Task:
Determine which lines contain the word "OpenSCAD", then copy those lines.

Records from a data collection
** Start **

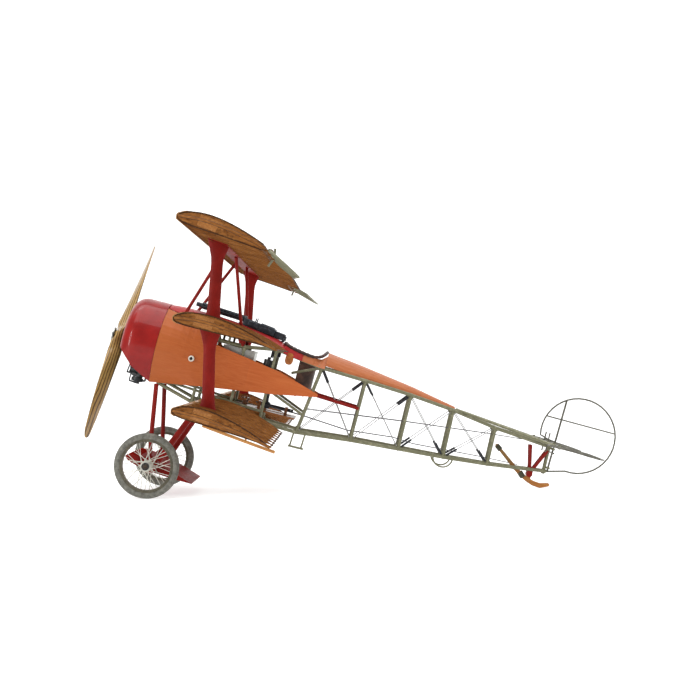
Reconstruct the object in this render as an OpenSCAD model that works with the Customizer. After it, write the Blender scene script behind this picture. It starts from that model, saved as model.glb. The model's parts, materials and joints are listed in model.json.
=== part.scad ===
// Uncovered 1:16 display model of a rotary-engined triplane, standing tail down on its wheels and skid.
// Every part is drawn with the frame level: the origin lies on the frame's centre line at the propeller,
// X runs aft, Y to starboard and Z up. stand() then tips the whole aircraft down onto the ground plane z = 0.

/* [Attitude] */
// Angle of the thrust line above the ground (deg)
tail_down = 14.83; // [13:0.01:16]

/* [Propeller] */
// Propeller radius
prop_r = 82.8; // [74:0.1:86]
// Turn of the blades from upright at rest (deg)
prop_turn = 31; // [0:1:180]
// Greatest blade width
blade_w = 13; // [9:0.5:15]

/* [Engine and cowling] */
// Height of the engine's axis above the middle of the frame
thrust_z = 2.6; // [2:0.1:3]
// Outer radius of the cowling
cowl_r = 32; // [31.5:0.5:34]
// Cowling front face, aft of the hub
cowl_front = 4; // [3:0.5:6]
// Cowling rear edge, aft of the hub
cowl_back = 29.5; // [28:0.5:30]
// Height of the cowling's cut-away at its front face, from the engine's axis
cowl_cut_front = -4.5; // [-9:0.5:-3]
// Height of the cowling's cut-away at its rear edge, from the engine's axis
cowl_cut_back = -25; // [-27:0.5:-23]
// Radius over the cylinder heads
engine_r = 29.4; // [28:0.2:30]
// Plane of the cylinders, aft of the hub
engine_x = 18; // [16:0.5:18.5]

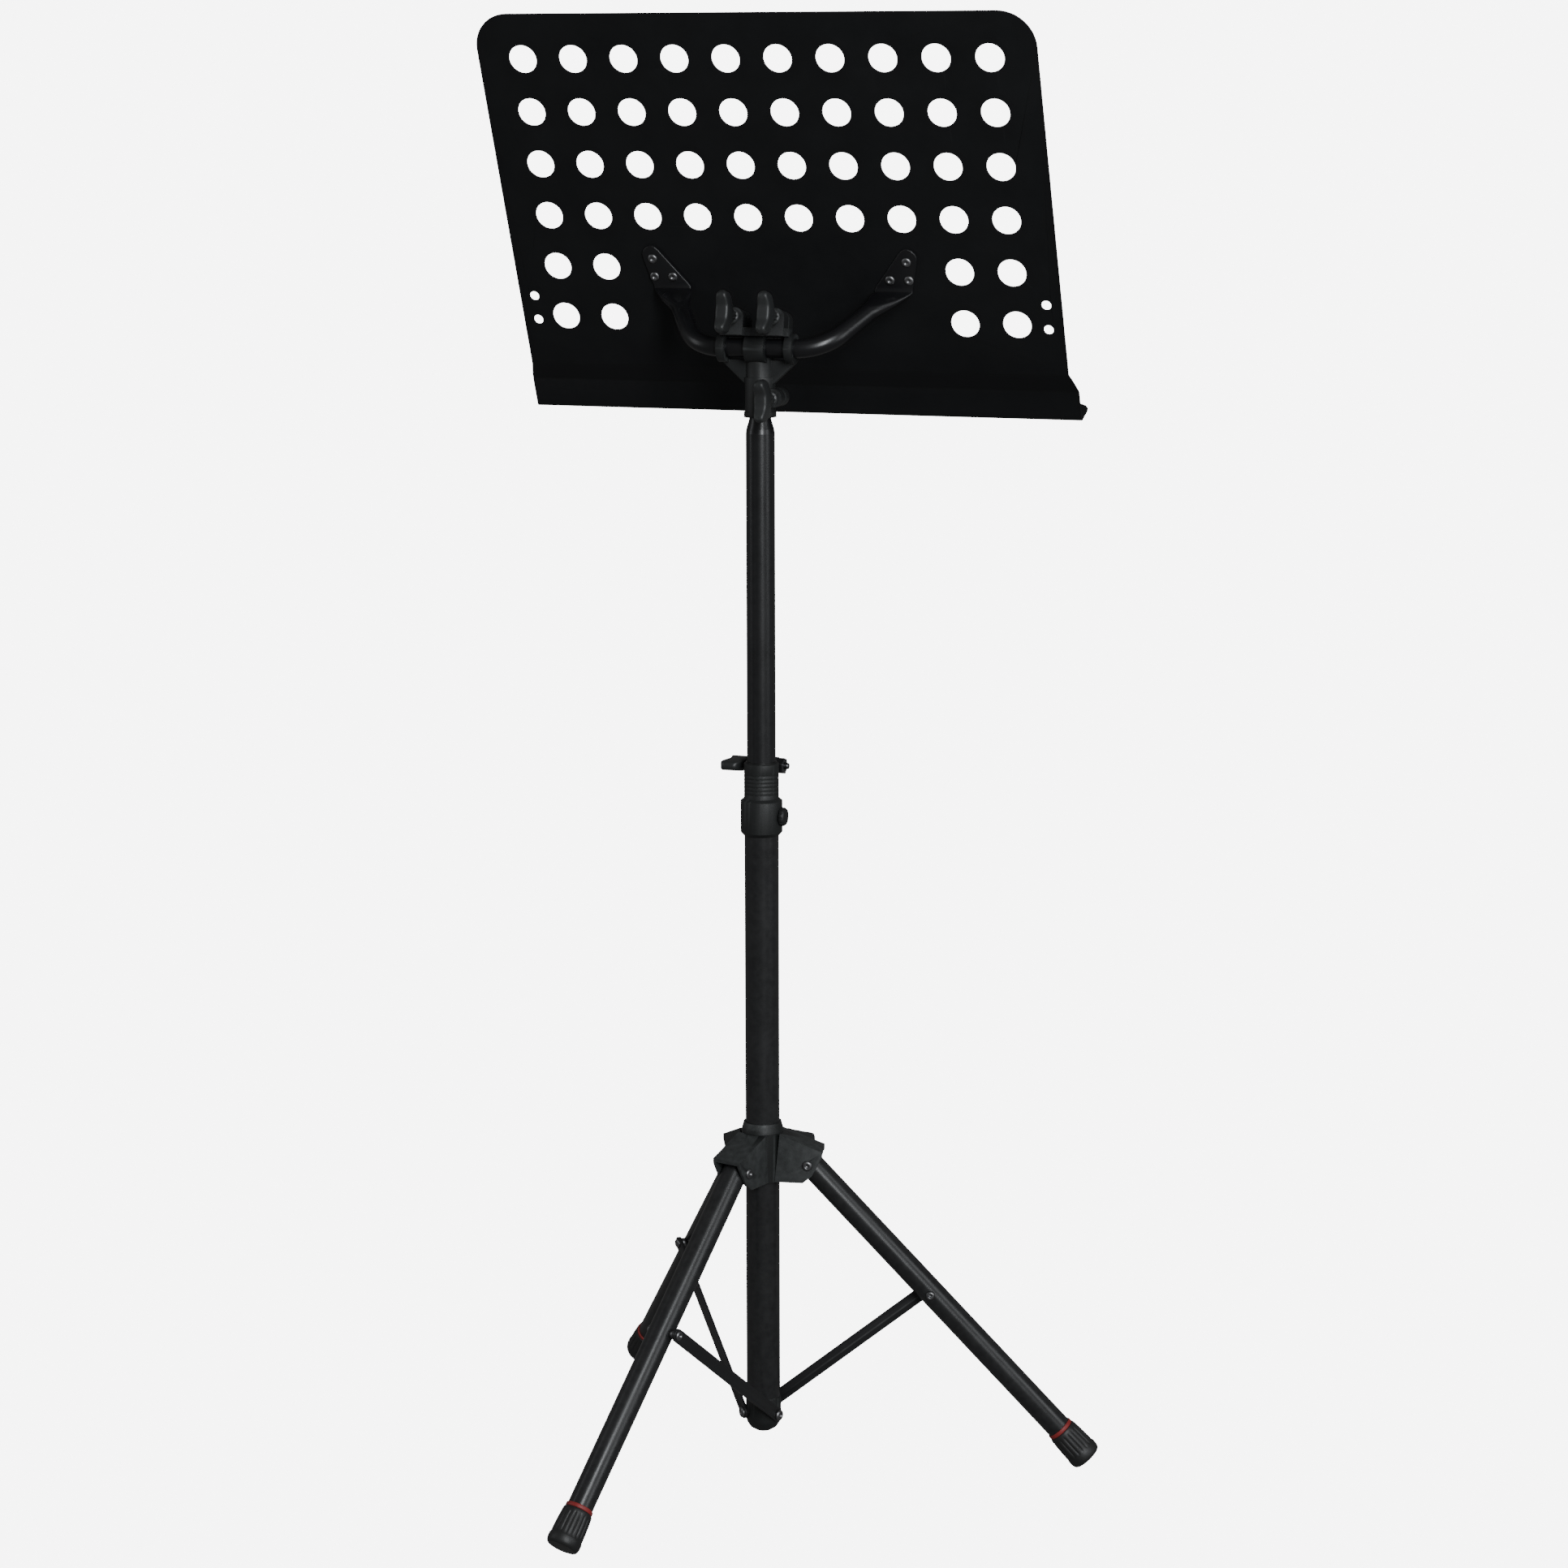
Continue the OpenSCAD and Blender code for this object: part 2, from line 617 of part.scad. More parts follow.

** End **

The response:
Reconstruct the object in this render as an OpenSCAD model that works with the Customizer. After it, write the Blender scene script behind this picture. It starts from that model, saved as model.glb. The model's parts, materials and joints are listed in model.json.
Continue the OpenSCAD and Blender code for this object: part 2, from line 617 of part.scad. More parts follow.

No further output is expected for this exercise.